WHAT IS BEING ASKED> Every line from the one with "build_lever(swing_axis, bracket, side_plate)" to the one with "imported = [obj", including those two, is to be copied exactly; all other lines of the entries below are left out.

====================

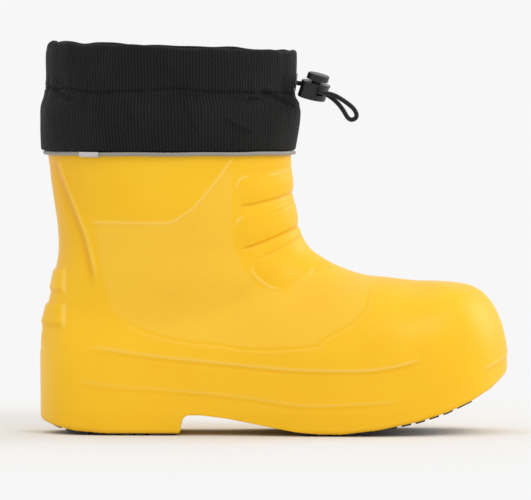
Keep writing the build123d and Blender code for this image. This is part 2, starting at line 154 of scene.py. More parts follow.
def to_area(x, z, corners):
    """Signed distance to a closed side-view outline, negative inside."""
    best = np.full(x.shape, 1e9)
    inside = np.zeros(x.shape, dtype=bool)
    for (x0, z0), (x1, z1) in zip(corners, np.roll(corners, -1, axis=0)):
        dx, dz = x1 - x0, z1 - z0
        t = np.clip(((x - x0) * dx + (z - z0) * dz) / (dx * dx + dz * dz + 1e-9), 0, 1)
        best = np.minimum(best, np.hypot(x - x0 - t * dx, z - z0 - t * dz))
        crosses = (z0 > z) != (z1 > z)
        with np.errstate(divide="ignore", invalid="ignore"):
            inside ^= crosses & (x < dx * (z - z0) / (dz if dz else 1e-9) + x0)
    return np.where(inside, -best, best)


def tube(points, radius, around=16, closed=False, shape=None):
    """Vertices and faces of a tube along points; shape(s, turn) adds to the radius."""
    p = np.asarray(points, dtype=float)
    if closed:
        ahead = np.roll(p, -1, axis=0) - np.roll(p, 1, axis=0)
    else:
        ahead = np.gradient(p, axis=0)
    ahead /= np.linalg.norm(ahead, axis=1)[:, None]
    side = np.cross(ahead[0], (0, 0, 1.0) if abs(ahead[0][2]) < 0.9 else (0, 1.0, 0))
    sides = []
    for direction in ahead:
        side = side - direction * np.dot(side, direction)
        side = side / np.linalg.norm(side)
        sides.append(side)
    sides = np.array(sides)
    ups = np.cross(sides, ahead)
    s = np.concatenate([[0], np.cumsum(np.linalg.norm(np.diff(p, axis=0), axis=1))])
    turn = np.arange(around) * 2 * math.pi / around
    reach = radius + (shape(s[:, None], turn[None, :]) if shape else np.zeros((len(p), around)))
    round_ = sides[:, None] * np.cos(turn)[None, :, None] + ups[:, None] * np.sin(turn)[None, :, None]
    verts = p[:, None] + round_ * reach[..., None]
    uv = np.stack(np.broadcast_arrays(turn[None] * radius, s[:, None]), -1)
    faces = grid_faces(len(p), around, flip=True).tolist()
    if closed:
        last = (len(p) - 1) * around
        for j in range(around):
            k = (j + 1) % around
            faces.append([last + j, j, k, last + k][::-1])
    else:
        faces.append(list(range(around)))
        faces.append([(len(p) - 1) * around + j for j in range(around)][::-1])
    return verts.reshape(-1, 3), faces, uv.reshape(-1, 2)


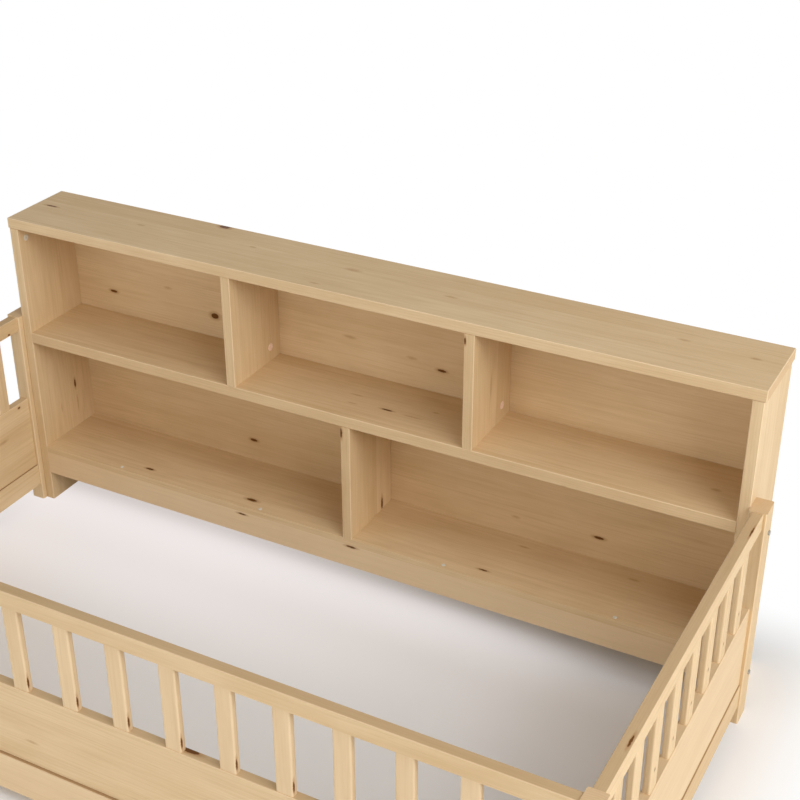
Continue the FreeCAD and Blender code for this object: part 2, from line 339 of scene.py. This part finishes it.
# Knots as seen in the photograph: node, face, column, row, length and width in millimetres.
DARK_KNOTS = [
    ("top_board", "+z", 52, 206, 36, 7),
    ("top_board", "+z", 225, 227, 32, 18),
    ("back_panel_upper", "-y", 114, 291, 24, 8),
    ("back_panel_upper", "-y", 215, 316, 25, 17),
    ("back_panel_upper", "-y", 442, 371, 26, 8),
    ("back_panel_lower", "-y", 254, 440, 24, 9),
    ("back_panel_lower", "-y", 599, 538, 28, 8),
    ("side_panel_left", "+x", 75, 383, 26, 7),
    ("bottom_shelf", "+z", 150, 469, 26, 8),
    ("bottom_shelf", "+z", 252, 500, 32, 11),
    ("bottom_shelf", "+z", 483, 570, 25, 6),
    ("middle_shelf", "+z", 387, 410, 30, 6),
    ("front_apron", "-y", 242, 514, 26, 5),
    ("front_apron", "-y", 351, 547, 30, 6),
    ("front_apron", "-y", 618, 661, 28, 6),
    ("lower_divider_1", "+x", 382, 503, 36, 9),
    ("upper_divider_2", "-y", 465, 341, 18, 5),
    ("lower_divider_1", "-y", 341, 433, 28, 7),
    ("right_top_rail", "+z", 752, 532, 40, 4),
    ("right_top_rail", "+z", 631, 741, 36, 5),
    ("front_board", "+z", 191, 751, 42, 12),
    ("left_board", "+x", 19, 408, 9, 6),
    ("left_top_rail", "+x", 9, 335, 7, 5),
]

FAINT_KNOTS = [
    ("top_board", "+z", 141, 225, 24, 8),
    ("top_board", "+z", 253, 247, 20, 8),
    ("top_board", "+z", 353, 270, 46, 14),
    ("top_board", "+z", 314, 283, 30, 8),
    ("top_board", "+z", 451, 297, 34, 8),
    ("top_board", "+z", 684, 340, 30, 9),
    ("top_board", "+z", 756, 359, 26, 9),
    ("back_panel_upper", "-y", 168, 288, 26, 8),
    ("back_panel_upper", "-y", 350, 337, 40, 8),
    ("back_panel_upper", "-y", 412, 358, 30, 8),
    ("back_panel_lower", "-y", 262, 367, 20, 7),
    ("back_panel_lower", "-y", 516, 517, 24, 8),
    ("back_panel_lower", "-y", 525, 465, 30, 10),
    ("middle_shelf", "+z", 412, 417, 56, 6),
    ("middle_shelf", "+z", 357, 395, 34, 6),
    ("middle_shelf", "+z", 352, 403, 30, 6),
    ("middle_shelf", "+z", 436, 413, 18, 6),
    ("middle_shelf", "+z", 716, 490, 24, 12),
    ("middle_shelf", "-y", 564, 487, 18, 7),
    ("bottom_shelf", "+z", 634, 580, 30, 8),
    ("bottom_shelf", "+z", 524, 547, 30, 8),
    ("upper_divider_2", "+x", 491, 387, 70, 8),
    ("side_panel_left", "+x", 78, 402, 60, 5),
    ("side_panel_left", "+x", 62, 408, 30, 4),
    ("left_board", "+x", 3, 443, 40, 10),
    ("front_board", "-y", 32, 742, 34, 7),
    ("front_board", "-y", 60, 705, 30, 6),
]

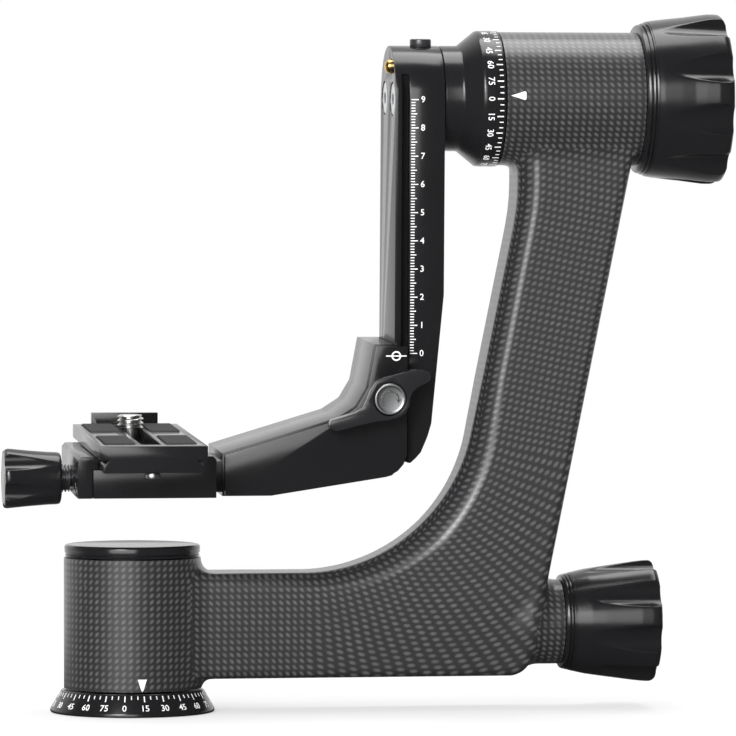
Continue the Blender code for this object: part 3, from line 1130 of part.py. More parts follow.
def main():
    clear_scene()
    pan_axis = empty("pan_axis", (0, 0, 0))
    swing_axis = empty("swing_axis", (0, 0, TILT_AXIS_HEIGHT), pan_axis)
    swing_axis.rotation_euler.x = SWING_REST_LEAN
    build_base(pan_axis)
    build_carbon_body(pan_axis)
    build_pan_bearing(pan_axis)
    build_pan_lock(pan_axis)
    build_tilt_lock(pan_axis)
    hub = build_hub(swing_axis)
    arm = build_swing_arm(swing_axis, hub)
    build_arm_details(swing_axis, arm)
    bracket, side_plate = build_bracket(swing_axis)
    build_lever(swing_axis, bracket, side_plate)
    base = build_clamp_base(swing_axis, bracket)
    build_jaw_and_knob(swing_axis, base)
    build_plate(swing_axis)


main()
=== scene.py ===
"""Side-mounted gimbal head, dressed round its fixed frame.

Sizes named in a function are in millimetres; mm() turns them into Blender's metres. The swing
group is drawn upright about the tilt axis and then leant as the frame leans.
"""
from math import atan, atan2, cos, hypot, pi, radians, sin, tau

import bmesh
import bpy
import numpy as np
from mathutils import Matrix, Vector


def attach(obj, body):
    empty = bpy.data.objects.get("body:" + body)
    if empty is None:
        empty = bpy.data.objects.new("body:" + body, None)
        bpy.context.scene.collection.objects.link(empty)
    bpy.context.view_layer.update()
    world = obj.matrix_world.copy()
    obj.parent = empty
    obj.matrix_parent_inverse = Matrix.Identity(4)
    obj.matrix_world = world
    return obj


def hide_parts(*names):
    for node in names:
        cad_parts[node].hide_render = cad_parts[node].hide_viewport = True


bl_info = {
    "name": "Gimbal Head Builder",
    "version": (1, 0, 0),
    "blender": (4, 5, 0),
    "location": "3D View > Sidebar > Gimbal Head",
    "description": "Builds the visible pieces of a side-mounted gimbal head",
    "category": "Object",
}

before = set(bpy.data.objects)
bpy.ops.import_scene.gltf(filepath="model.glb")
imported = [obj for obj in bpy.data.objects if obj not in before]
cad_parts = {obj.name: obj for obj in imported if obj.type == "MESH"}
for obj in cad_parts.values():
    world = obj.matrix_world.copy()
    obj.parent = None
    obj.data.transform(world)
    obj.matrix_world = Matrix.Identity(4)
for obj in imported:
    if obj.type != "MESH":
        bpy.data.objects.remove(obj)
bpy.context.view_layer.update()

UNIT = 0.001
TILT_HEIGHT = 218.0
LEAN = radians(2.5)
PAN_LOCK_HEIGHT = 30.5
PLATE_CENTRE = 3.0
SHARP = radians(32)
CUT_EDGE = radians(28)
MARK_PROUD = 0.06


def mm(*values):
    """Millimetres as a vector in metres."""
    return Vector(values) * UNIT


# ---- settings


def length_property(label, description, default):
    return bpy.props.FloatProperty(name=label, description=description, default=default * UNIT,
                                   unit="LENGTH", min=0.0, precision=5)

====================

COMPLETED EXERCISE>
    build_lever(swing_axis, bracket, side_plate)
    base = build_clamp_base(swing_axis, bracket)
    build_jaw_and_knob(swing_axis, base)
    build_plate(swing_axis)


main()
=== scene.py ===
"""Side-mounted gimbal head, dressed round its fixed frame.

Sizes named in a function are in millimetres; mm() turns them into Blender's metres. The swing
group is drawn upright about the tilt axis and then leant as the frame leans.
"""
from math import atan, atan2, cos, hypot, pi, radians, sin, tau

import bmesh
import bpy
import numpy as np
from mathutils import Matrix, Vector


def attach(obj, body):
    empty = bpy.data.objects.get("body:" + body)
    if empty is None:
        empty = bpy.data.objects.new("body:" + body, None)
        bpy.context.scene.collection.objects.link(empty)
    bpy.context.view_layer.update()
    world = obj.matrix_world.copy()
    obj.parent = empty
    obj.matrix_parent_inverse = Matrix.Identity(4)
    obj.matrix_world = world
    return obj


def hide_parts(*names):
    for node in names:
        cad_parts[node].hide_render = cad_parts[node].hide_viewport = True


bl_info = {
    "name": "Gimbal Head Builder",
    "version": (1, 0, 0),
    "blender": (4, 5, 0),
    "location": "3D View > Sidebar > Gimbal Head",
    "description": "Builds the visible pieces of a side-mounted gimbal head",
    "category": "Object",
}

before = set(bpy.data.objects)
bpy.ops.import_scene.gltf(filepath="model.glb")
imported = [obj for obj in bpy.data.objects if obj not in before]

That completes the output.